In the evolving world of media consumption, a curious trend is emerging: consumers are looking back fondly on the days of traditional cable television as streaming services become increasingly costly and disjointed. Recent data highlights a growing dissatisfaction with the fragmented nature of modern video platforms, where viewers must juggle multiple subscriptions to access desired content. This shift is not just anecdotal; it’s backed by quantitative insights showing a rise in “cord reviving,” where former cable cutters return to bundled services.
TiVo’s latest Video Trends Report for the second quarter of 2025, as detailed in a story on Slashdot, reveals that the proportion of respondents who severed ties with cable but later resubscribed has climbed by about 10%. This resurgence points to deeper frustrations with streaming’s promise of flexibility turning into a web of escalating fees and content silos.
The Hidden Costs of Streaming Fragmentation
Industry analysts note that the average household now subscribes to several platforms, from Netflix to Disney+ and beyond, often resulting in monthly bills that rival or exceed old cable packages. A report from Ars Technica underscores this, explaining how cord reviving, though not yet widespread, signals widespread discontent with today’s options. Viewers are tired of chasing shows across services, only to face ad interruptions and price hikes.
Moreover, the proliferation of bundles—such as those combining Max, Hulu, and Disney+—echoes the all-in-one appeal of cable, but without the seamless integration. Posts on X, formerly Twitter, capture this sentiment, with users like tech commentators lamenting the return to “Cable TV 2.0” through consolidated streaming packages that could push costs to $150 monthly.
From Cord-Cutting Revolution to Bundled Realities
The irony is stark: what began as a rebellion against cable’s high prices and rigid schedules has circled back. Streaming catalogs are ballooning, yet viewership remains concentrated on a tiny fraction of available titles, according to insights from Gracenote, which tracks how SVOD growth isn’t translating to broader engagement. This inefficiency drives up perceived value loss for consumers.
Piracy, too, is resurging amid these pressures. A piece on WebProNews reports a surge in illegal downloads in 2025, fueled by frustration over fragmented content and rising fees, potentially costing the industry billions. Such trends suggest that without consolidation or regulatory intervention, nostalgia for cable’s simplicity could intensify.

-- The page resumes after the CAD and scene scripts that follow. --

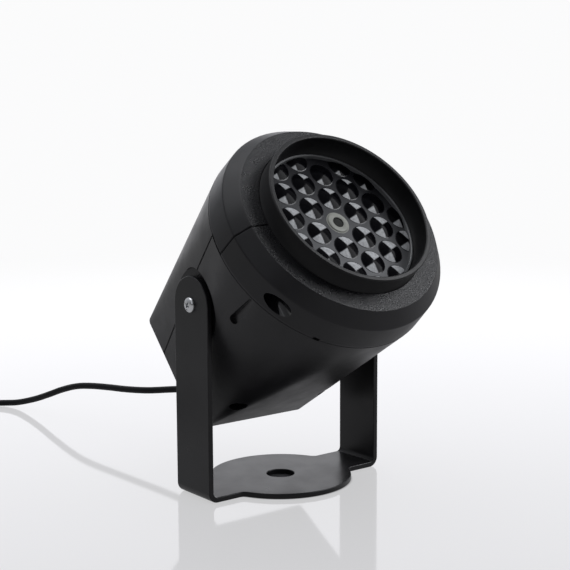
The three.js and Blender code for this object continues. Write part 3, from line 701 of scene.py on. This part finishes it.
def outer_form(inset=0.0):
    """The head's skin from the rear to the front face, or the same drawn in by inset."""
    rows = []
    start = REAR + (inset or REAR_EDGE_R)
    if not inset:
        for a in np.radians((0, 22.5, 45, 67.5)):
            along = REAR + REAR_EDGE_R * (1 - math.cos(a))
            rows.append(section(along, 0, REAR_EDGE_R * (1 - math.sin(a))))
    for s in (start, *np.linspace(start + 0.4, SEAM - 0.85, 8), SEAM - 0.45):
        rows.append(section(s, (s - REAR) / (SEAM - REAR), inset))
    if not inset:
        rows += [section(s, 1, SEAM_DEEP) for s in (SEAM - 0.28, SEAM - 0.12)]
    side = (SEAM_R - inset, SEAM)
    shoulder = (SHOULDER_R - inset, SHOULDER - inset * 0.3)
    face = (FACE_R - inset, FACE - inset)
    inner = (FACE_R - 6, FACE - inset)
    profile = [(side[0], SEAM + 0.5)]
    profile += rounded_corner(side, shoulder, face, 1.1)
    profile += rounded_corner(shoulder, face, inner, 0.7)
    profile.append((HOOD_R + 1, profile[-1][1]))
    rows += [section(s, 1, 0, radius=r) for r, s in held(profile)]
    return loft(rows)


def hollow():
    rows = []
    for s in np.linspace(REAR + WALL, SEAM, 7):
        share = (s - REAR - WALL) / (SEAM - REAR - WALL)
        rows.append(section(s, share, 0, REAR_HALF - WALL, REAR_CORNER - 1, SEAM_R - WALL))
    rows.append(section(SHOULDER - 1, 1, radius=SHOULDER_R - WALL))
    rows.append(section(FACE - WALL - 0.4, 1, radius=FACE_R - 1))
    start = FLANGE_FROM - GAP - 2
    collar = lathe([
        (HOOD_R - 2, start), (FLANGE_R + WALL, start), (FLANGE_R + WALL, FACE), (HOOD_R - 2, FACE),
    ])
    return cut(loft(rows), collar)


def hood_room():
    groove = lathe([
        (HOOD_R - 1, FLANGE_FROM - GAP), (FLANGE_R + GAP, FLANGE_FROM - GAP),
        (FLANGE_R + GAP, FLANGE_TO + GAP), (HOOD_R - 1, FLANGE_TO + GAP),
    ])
    return joined(barrel("z", FACE - 10, FACE + 1, HOOD_R + GAP, (0, 0), 96), groove)


def along_pivot(side, start, end, radius, sides=48):
    """From start to end outwards along the pivot on one side, in the optics frame."""
    low, high = (start, end) if side > 0 else (-end, -start)
    return barrel("x", low, high, radius, (AXIS_DROP, 0), sides)


def inner_supports():
    """Bosses, shelf, posts and pads that stand inside the walls."""
    parts = []
    for side in (-1, 1):
        for x, s, *_ in SHELL_SCREWS.values():
            parts.append(barrel("y", -60, 60, SCREW_BOSS_R, (side * x, s), 24))
        parts += [
            along_pivot(side, PAD_FACE - 4.5, PAD_FACE, PAD_R),
            along_pivot(side, PAD_FACE - 2.8, PAD_FACE + 4, PAD_R + 2),
            along_pivot(side, PIVOT_BOSS_IN, PAD_FACE, PIVOT_BOSS_R),
            barrel("z", SHELF_FROM - 6, SHELF_TO, 4, (0, side * SINK_SCREW_V), 24),
        ]
    parts.append(lathe([
        (SHELF_BORE_R, SHELF_FROM), (60, SHELF_FROM), (60, SHELF_TO), (SHELF_BORE_R, SHELF_TO),
    ]))
    parts += [barrel("y", -60, DRIVER_V - GAP, 3.4, (0, s), 24) for s in DRIVER_POSTS]
    return joined(parts[0], *parts[1:])


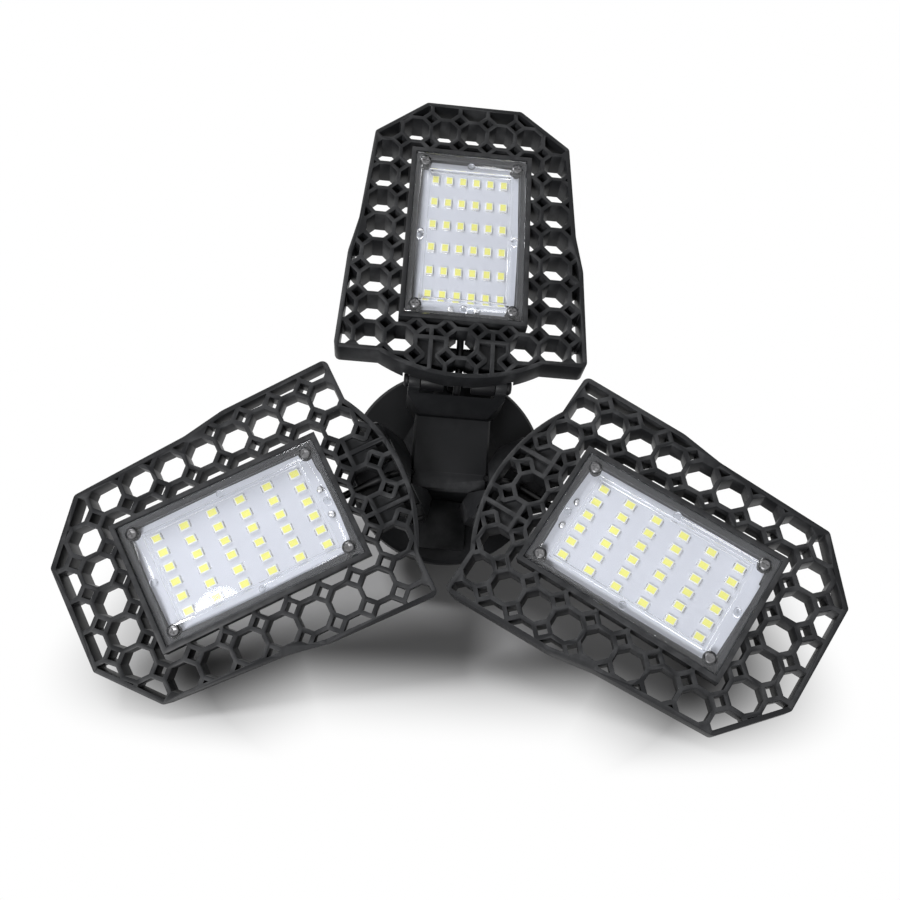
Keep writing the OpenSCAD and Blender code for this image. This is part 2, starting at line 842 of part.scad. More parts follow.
// Side view of an arm round the hinge axis: x outward, y towards the lit side
module arm_profile() {
    circle(r = knuckle_r);
    // The outer face leaves the round end at this angle and then slopes in to the block
    relief = 32;
    relief_length = 3.6;
    slope_x = 0.4;
    start = knuckle_r * [cos(relief), -sin(relief)];
    inner = hinge_radius - block_w / 2 + overlap;
    polygon([
        start,
        start + relief_length * [-sin(relief), -cos(relief)],
        [slope_x, -block_setback],
        [-inner, -block_setback - arm_root_h],
        [-inner, -block_setback],
        [-knuckle_r, -knuckle_r * 0.2],
        [-knuckle_r * cos(60), knuckle_r * sin(60)]]);
}

// Plan of an arm: x along the hinge, y outward from the hinge axis
module arm_plan() {
    root = hinge_radius - block_w / 2 + overlap;
    polygon([
        [-arm_root_half_w, -root], [-ear_out, -knuckle_r - 1], [-ear_out, knuckle_r + 1],
        [ear_out, knuckle_r + 1], [ear_out, -knuckle_r - 1], [arm_root_half_w, -root],
        [arm_root_half_w * 0.5, -hinge_radius], [-arm_root_half_w * 0.5, -hinge_radius]]);
}

// One arm with its two ears, drawn in the hinge frame at no tilt
module arm() {
    difference() {
        intersection() {
            rotate([90, 0, 90])
                linear_extrude(2 * ear_out + 2, center = true) arm_profile();
            translate([0, 0, -hinge_drop]) linear_extrude(2 * hinge_drop) arm_plan();
        }
        translate([-ear_in, -knuckle_r - sweep_gap, -hinge_drop])
            cube([2 * ear_in, hinge_radius, 2 * hinge_drop]);
        both_sides()
            translate([ear_in - 1, 0, 0])
                rotate([0, 90, 0])
                    cylinder(r = hinge_screw_r + hinge_fit, h = ear_t + 2);
    }
}

module hub_body() {
    color(plastic_black)
    difference() {
        union() {
            translate([0, 0, block_end_z])
                slab(block_w, block_w, flange_inner_z - block_end_z);
            flange();
            for (i = [0 : 2]) on_hinge(i) arm();
            translate([-lug_w / 2, lug_near, flange_face_z - lug_h])
                cube([lug_w, lug_far - lug_near, lug_h + overlap]);
            at_posts(flange_inner_z - overlap)
                cylinder(r = board_screw_r + 1.8, h = post_h + overlap);
        }
        translate([0, 0, block_end_z - 1])
            slab(cavity_w, cavity_w, flange_back_z - block_end_z);
        translate([0, 0, cover_face_z - hinge_radius])
            slab(block_w + 2 * plug_gap, block_w + 2 * plug_gap, cover_t + hinge_radius);
        lead_bores();
        at_posts(flange_inner_z)
            cylinder(r = board_screw_r, h = post_h + 1, $fn = 24);
        at_housing_posts(flange_face_z - 1) {
            cylinder(r = housing_screw_r + screw_gap, h = flange_t, $fn = 32);
            cylinder(r = housing_screw_r + 1, h = 1 + housing_head_h + 0.1, $fn = 32);
        }
    }
}

// Holes that the hub's leads pass through, from the hinges into the block
module lead_bores() {
    for (i = [0 : 2])
        on_hinge(i) rod([0, 0, 0], lead_bore_reach * lead_end, lead_bore_r);
}

// Copies children to the posts under the driver board, at the height z
module at_posts(z) {
    for (turn = post_turns)
        rotate([0, 0, turn]) translate([post_ring, 0, z]) children();
}

// Copies children to the posts that join the housing to the flange, at the height z
module at_housing_posts(z) {
    for (turn = heading)
        rotate([0, 0, turn]) translate([housing_post_ring, 0, z]) children();
}

// Round flange with a bevelled face and an open back
module flange() {
    rotate_extrude($fn = 96)
        polygon([
            [0, flange_face_z], [flange_r - flange_bevel, flange_face_z],
            [flange_r, flange_face_z + flange_bevel], [flange_r, flange_back_z],
            [housing_r - housing_wall, flange_back_z], [housing_r - housing_wall, flange_inner_z],
            [0, flange_inner_z]]);
}

module hub_cover() {
    plug_w = cavity_w - 2 * plug_gap;
    color(plastic_black)
    difference() {
        union() {
            translate([0, 0, block_end_z])
                rotate([180, 0, 0])
                    bevelled_slab(block_w, block_w, cover_t, cover_bevel);
            translate([0, 0, block_end_z - overlap])
                slab(plug_w, plug_w, plug_depth + overlap);
        }
        lead_bores();
    }
}

// Points of the bowl from its side to its neck, pulled in by d
function bowl(d) = [
    for (k = [0 : 8])
        let (angle = 90 * k / 8)
        [neck_r - d + (housing_r - neck_r) * cos(angle),
         side_top_z + (-neck_h - 0.6 * d - side_top_z) * sin(angle)]];

// Height of the bowl's outside at the radius r
function bowl_z(r) = side_top_z
    + (-neck_h - side_top_z) * sqrt(1 - pow((r - neck_r) / (housing_r - neck_r), 2));

function reversed(list) = [for (i = [len(list) - 1 : -1 : 0]) list[i]];

module driver_housing() {
    post_top = bowl_z(housing_post_ring + housing_post_r) - 0.5;
    color(plastic_black)
    difference() {
        union() {
            difference() {
                rotate_extrude($fn = 96) polygon(housing_profile());
                for (k = [0 : vent_count - 1])
                    rotate([0, 0, (k + 0.5) * 360 / vent_count]) vent_slot();
            }
            at_housing_posts(flange_inner_z)
                cylinder(r = housing_post_r, h = post_top - flange_inner_z);
        }
        at_housing_posts(flange_inner_z - 1)
            cylinder(r = housing_screw_r, h = housing_pilot_h, $fn = 24);
        translate([-shell_inner_r - 1, -mains_r - 0.4, notch_z])
            cube([shell_inner_r - spigot_bore_r + 2, 2 * (mains_r + 0.4), shell_h]);
    }
}

// Half section of the housing: wall, bowl, neck and the spigot inside the screw base
function housing_profile() = concat(
    [[housing_r, flange_back_z]],
    bowl(0),
    [[neck_r, 0], [spigot_r, 0], [spigot_r, plug_z], [spigot_bore_r, plug_z],
     [spigot_bore_r, -neck_h]],
    reversed(bowl(housing_wall)),
    [[housing_r - housing_wall, flange_back_z]]);

// An air slot that runs up the bowl
module vent_slot() {
    low = side_top_z + vent_margin;
    high = -neck_h - 3 * vent_margin;
    translate([neck_r + 6, -vent_w / 2, low]) cube([housing_r, vent_w, high - low]);
}

module housing_screws() {
    color(metal_dark)
    at_housing_posts(flange_face_z + housing_head_h + 0.1)
        rotate([180, 0, 0])
            screw(housing_screw_r, flange_face_t + housing_pilot_h - 4, housing_screw_r + 0.9,
                  housing_head_h);
}

// ---------- Screw base ----------

module base_collar() {
    color(metal_bright)
    difference() {
        cylinder(r = collar_r, h = collar_h, $fn = 96);
        translate([0, 0, -1]) cylinder(r = shell_inner_r, h = collar_h + 2, $fn = 96);
    }
}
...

Industry Responses and Future Implications
Media giants are responding by accelerating bundle deals, as seen in offerings like Comcast’s StreamSaver, which packages Netflix, Peacock, and Apple TV+ for $15 monthly, per coverage on Complex Pop Culture. Similarly, Front Office Sports outlines upcoming bundles involving ESPN, Warner Bros. Discovery, and Fox, aiming to recapture sports fans disillusioned by juggling subscriptions.
For industry insiders, this signals a pivotal moment. As an AP-NORC poll cited in LiveNOW from FOX reveals, most sports enthusiasts are unhappy with costs and password-sharing hassles, pushing providers toward more unified models. Yet, challenges remain: antitrust concerns could stymie mega-bundles, and ad-supported tiers may alienate purists seeking premium experiences.
Navigating Consumer Sentiment in a Post-Streaming Era
Ultimately, the persistence of cable nostalgia reflects a broader desire for convenience over chaos. As one X post from a veteran commentator put it, streaming is on “borrowed time,” evolving into on-demand cable with internet twists. Publications like Upworthy capture relatable rants about this regression, where viewers pine for the ease of flipping channels without app-hopping.
Looking ahead, the media sector must balance innovation with affordability to stem this tide. If not, the cycle of disruption could lead right back to where it started—proving that in entertainment, familiarity often breeds contentment over constant reinvention.